Monday, July 27, 2009

Brain Plasticity and Second Language Acquisition: Part II

The implications of brain plasticity research on ESL teaching are many and far reaching. The revolation that adult minds continue to form new brain pathways has begun to start a revolution in second language acquisition (learning) research and education. The findings of neuro-scientists has provided hard evidence to back up what social-interactions have been saying for years, namely that adults can learn a second or multiple languages all throughout the adult years of life. Yet, what happens when the neuro-scientists, such as Dr. Michael Merzenich, begin impeding on the social-interactionists' turf by designing their own educational teaching methods by way of learning computer programs that are rooted on a classist belief, that lower class students underperform because they have not yet developed the neuropathways that middle and upper class students already have in place? Will this new scientific based education deem more effective than the multiculturally sensitive, communicative, collaborative teaching techniques of the social-interactionists?

To examine this question, let's first review the differing beliefs of inatists and social-interactionists.

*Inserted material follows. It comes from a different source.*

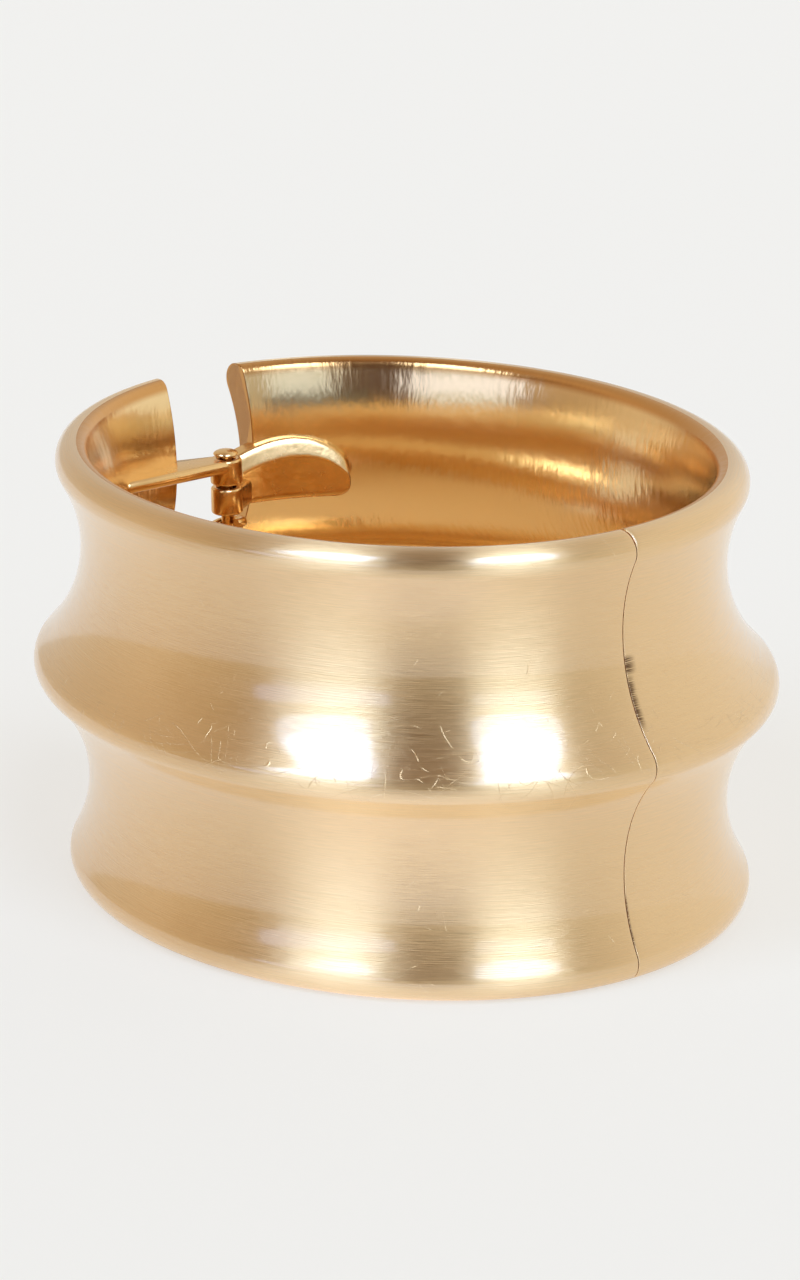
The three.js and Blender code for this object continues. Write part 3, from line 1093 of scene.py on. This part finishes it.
# Softboxes and cards, in degrees: their bottom and top, their left and right edges at the
# bottom, the same at the top, their light, and how square their corners are.
SOFTBOXES = (
    (-5, 8, (-62, -29), (-62, -29), (0.40, 0.40, 0.42), 16),
    (6, 22, (-62, -29), (-64, -30), (0.75, 0.90, 1.15), 16),
    (9, 20, (-98, -70), (-98, -70), (0.50, 0.37, 0.25), 8),
    (10, 20, (-68, -25), (-69, -25), (1.15, 1.32, 2.00), 6),
    (20, 36, (-64, -30), (-65, -31), (0.5, 0.48, 0.45), 16),
    (27, 52, (-63, -31), (-72, -37), (2.0, 2.65, 3.9), 4),
    (38, 65, (-65, -33), (-75, -42), (4.3, 5.8, 8.8), 4),
    (3, 11, (-12, 34), (-12, 34), (0.06, 0.08, 0.09), 16),
    (11, 22, (4, 34), (4, 36), (0.85, 1.02, 1.35), 16),
    (20, 36, (0, 37), (1, 38), (0.5, 0.48, 0.45), 16),
    (26, 52, (3, 38), (5, 47), (2.0, 2.65, 3.9), 4),
    (38, 70, (7, 41), (9, 56), (4.3, 5.6, 8.1), 4),
)
SOFTBOX_EDGE = (1.25, 0.75)

OVERHEAD = (0.3, 0.19, 0.11)
OVERHEAD_START, OVERHEAD_FULL, OVERHEAD_SHARE = 35, 85, 0.7
BACKGROUND = (0.87, 0.88, 0.88)
# Painted light on the floor inside the band, seen only in reflections: a warm bounce from the
# gold.
FLOOR_PAINTED_BOUNCE = (1, 0.72, 0.36)
FLOOR_INSIDE_EDGE = (0.84, 0.92)
POOL_GLOW = (0.96, 1.0, 1.08)
POOL_EDGE = (0.028, 0.009)


def studio_world(camera_azimuth):
    """A dim room with soft boxes in it, and a plain background past the floor's edge."""
    world = bpy.data.worlds.new("studio")
    world.use_nodes = True
    world.node_tree.nodes.clear()
    tree = Tree(world.node_tree)
    x, y, z = tree.parts(out(tree.add("ShaderNodeTexCoord"), "Generated"))
    sine, cosine = math.sin(camera_azimuth), math.cos(camera_azimuth)
    azimuth = maths("ARCTAN2", x * cosine + y * sine, x * sine - y * cosine) * (180 / math.pi)
    elevation = z.arcsine() * (180 / math.pi)

    ramp = tree.add("ShaderNodeValToRGB", Fac=(azimuth + 180) / 360)
    stops = ramp.color_ramp.elements
    for order, (degrees, light) in enumerate(SURROUND):
        place = (degrees + 180) / 360
        stop = stops[order] if order < 2 else stops.new(place)
        stop.position, stop.color = place, (*light, 1)
    high_up = elevation.step(OVERHEAD_START, OVERHEAD_FULL)
    light = tree.mix(ramp, OVERHEAD, high_up * OVERHEAD_SHARE)
    for bottom, top, low_edges, high_edges, glow, square in SOFTBOXES:
        height = (elevation - bottom) / (top - bottom)
        left, right = (a + height * (b - a) for a, b in zip(low_edges, high_edges))
        across = (azimuth - left) / (right - left) * 2 - 1
        reach = across.absolute().power(square) + (height * 2 - 1).absolute().power(square)
        light = tree.mix(light, glow, reach.step(*SOFTBOX_EDGE))
    light = tree.mix(light, BACKGROUND, out(tree.add("ShaderNodeLightPath"), "Is Camera Ray"))
    tree.add("ShaderNodeOutputWorld", Surface=tree.add("ShaderNodeBackground", Color=light))
    return world


def floor_material(studio):
    """A plain pale floor. Only reflections see it warmer inside the band, with a painted bounce
    from the gold and painted shade where its glow is taken away, and see a pool of light on it in
    front of the band."""
    floor = Finish("floor", metallic=0, roughness=0.7)
    place = floor.coordinates()
    seen = out(floor.add("ShaderNodeLightPath"), "Is Camera Ray")
    oval = (band().half_length, band().half_width, 1)
    from_middle = floor.vector_maths("LENGTH", floor.vector_maths("DIVIDE", place, oval))
    open_floor = maths("MAXIMUM", from_middle.step(*FLOOR_INSIDE_EDGE), seen)
    tone = floor.mix(FLOOR_PAINTED_BOUNCE, studio.floor_tone, open_floor)
    # Painted shade: inside the band, reflections see the floor without its glow.
    glow = floor.mix((0, 0, 0), studio.floor_glow, open_floor)
    turn = math.radians(studio.azimuth - studio.pool_turn)
    centre = Vector((math.sin(turn), -math.cos(turn), 0)) * studio.pool_distance
    pool = floor.vector_maths("DISTANCE", place, centre).step(*POOL_EDGE)
    glow = floor.mix(glow, POOL_GLOW, pool * (1 - seen))
    floor.set(Base_Color=tone, Emission_Color=glow, Emission_Strength=1.0)
    return floor.material


class BANGLE_OT_stage(bpy.types.Operator):
    """Set out the floor, the lights and the camera"""

    bl_idname = "bangle.stage"
    bl_label = "Stage"

    def execute(self, context):
        studio = context.scene.bangle_studio
        azimuth, elevation = math.radians(studio.azimuth), math.radians(studio.elevation)
        back = Vector((
            math.sin(azimuth) * math.cos(elevation),
            -math.cos(azimuth) * math.cos(elevation),
            math.sin(elevation),
        ))
        aim = Vector((PIN_AXIS.x + band().pin_inset + studio.aim_shift, 0, studio.aim_height))
        camera = new_piece("camera", bpy.data.cameras.new("camera"))
        camera.data.lens = studio.lens
        camera.data.clip_start = 0.01
        roll = Matrix.Rotation(math.radians(studio.roll), 4, "Z")
        turn = (-back).to_track_quat("-Z", "Y").to_matrix().to_4x4()
        camera.matrix_world = Matrix.Translation(aim + back * studio.distance) @ turn @ roll
        context.scene.camera = camera

        reach = studio.floor_reach
        corners = [(-reach, -reach, 0), (reach, -reach, 0), (reach, reach, 0), (-reach, reach, 0)]
        mesh = bpy.data.meshes.new("floor")
        mesh.from_pydata(corners, [], [(0, 1, 2, 3)])
        mesh.materials.append(floor_material(studio))
        piece = new_piece("floor", mesh)
        piece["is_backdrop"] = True
        context.scene.world = studio_world(azimuth)
        context.scene.view_settings.view_transform = "Standard"
        return {"FINISHED"}


OPERATORS = (
    BANGLE_OT_shells,
    BANGLE_OT_arms,
    BANGLE_OT_pin,
    BANGLE_OT_spring,
    BANGLE_OT_stage,
)


class BANGLE_PT_panel(bpy.types.Panel):
    """Lists the pieces that can be built"""

    bl_label = "Hinged cuff bangle"
    bl_idname = "BANGLE_PT_panel"
    bl_space_type = "VIEW_3D"
    bl_region_type = "UI"
    bl_category = "Bangle"

    def draw(self, context):
        for name, group in SETTINGS.items():
            settings = getattr(context.scene, name)
            box = self.layout.box()
            for field in group.__annotations__:
                box.prop(settings, field)
        for operator in OPERATORS:
            self.layout.operator(operator.bl_idname)


CLASSES = (*SETTINGS.values(), *OPERATORS, BANGLE_PT_panel)


def register():
    for cls in CLASSES:
        bpy.utils.register_class(cls)
    for name, group in SETTINGS.items():
        setattr(bpy.types.Scene, name, PointerProperty(type=group))


def unregister():
    for name in SETTINGS:
        delattr(bpy.types.Scene, name)
    for cls in reversed(CLASSES):
        bpy.utils.unregister_class(cls)


def main():
    register()
    for operator in OPERATORS:
        build = getattr(bpy.ops.bangle, operator.bl_idname.split(".")[1])
        build()
    sizes = {"cad": CAD_BOX, "visual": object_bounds()}
    plain = {name: [list(corner) for corner in box] for name, box in sizes.items()}


if __name__ == "__main__":
    main()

The following excerpt from wikipedia.org describes the different opinions held by inatists and social-interactionists regarding I-language and E-language:

In Chomskian linguistics, a distinction is drawn between I-language (internal language) and E-language (external language). In this context, internal language applies to the study of syntax and semantics in language on the abstract level; as mentally represented knowledge in a native speaker. External language applies to language in social contexts, i.e. behavioral habits shared by a community. Internal language analyses operate on the assumption that all native speakers of a language are quite homogeneous in how they process and perceive language.[citation needed] External language fields, such as sociolinguistics, attempt to explain why this is in fact not the case. Many sociolinguists reject the distinction between I- and E-language on the grounds that it is based on a mentalist view of language. On this view, grammar is first and foremost an interactional (social) phenomenon (e.g. Elinor Ochs, Emanuel Schegloff, Sandra Thompson).

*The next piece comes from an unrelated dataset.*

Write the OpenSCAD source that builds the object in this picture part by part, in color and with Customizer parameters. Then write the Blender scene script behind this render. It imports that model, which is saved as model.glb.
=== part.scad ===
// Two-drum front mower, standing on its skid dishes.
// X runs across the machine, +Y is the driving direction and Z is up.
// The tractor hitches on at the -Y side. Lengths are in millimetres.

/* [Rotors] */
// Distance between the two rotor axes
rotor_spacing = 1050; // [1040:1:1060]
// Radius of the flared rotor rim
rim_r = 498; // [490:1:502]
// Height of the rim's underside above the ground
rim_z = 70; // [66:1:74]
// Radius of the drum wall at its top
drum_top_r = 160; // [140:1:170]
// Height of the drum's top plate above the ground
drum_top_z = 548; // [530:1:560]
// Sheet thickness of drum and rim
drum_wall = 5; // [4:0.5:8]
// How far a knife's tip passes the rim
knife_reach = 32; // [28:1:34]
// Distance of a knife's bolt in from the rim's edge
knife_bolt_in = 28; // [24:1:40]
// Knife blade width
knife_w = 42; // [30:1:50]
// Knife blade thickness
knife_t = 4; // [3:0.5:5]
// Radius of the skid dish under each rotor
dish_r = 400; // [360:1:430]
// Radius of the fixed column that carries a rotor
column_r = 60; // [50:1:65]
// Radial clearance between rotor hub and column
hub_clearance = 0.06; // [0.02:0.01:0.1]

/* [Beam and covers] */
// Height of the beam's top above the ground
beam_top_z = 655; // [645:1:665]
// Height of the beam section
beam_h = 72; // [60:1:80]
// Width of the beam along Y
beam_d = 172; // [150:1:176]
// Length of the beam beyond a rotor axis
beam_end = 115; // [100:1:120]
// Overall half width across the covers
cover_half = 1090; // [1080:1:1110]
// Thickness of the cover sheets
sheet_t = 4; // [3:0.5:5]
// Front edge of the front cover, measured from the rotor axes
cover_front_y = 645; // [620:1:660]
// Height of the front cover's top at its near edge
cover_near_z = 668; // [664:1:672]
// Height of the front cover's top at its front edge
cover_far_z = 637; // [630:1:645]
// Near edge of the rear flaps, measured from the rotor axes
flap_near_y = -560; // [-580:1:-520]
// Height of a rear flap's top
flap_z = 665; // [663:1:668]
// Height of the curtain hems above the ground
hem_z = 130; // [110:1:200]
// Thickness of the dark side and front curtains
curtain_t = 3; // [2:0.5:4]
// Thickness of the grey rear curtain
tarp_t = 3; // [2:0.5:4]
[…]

In other words, the inatists lay more emphasis on the influence our minds have on language while social-interactionists stress that the world we live in has the strongest affect on our language development. Inatists are locked inside of their heads and social-interactionists are locked outside of their minds (figuratively speaking) in regards to how they explain language. What inatists and social-interactionists are unable to see is how the world and ourselves are interconnected and interrelated. In the words of the Beatles (borrowing from Eastern Philososphy), "And the time will come when you see we're all one, and life flows on within you and without you."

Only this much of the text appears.